Sirs! Leif & Joe,

In addition to all the interesting observations and suggestions
regarding the polarization (indication) challenges it is maybe
useful to add that once we ignite our perfectionist behavior and
begin to trim all of the feed lines and matching as near to ideal
as possible, it is good to keep in mind that the phase-shift
provided by a physical length of transmission line is only in
good relation to the velocity factor when the line is terminated
in its characteristic impedance (this being an additional source
of error if input impedances of e.g .intermediate amplifiers or
mixer stages are way off the nominal cable impedance). This
can be an issue if one chooses e.g. two completely different
builds of coax, like one with foam or teflon and the other with
solid PE insulation (velocity factors possibly of 0.82 and 0.66
respectively), both at 50 ohms impedance though.

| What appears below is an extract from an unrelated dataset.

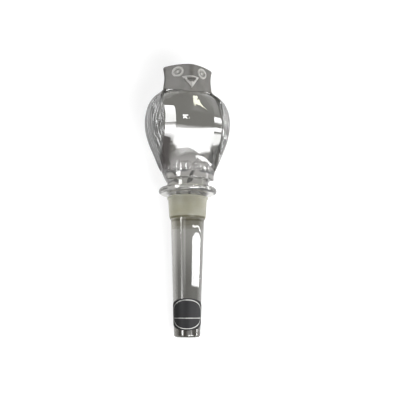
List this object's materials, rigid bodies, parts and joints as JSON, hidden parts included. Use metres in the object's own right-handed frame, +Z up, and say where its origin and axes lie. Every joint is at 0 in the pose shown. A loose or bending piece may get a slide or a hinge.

Though Linrad would not have problems with the resultant phase
shift, the indicated value for the polarization for the same station
would be different, when jumping the communications frequency
from say 144.020 to e.g. 144.380. Now if 40 meter long coaxes
were used with an undefined termination somewhere near the
operator's desk, then in addition to the phase change with
frequency there would be the amplitude difference variation
between channels, that Leif was referring to. Thus precision
and symmetry in constructing (to eliminate error sources) is
always a bonus, and a win-win starting point over commercial
hardware, that generally shows considerable variation, when
not sold as matched pairs (like some transistor components).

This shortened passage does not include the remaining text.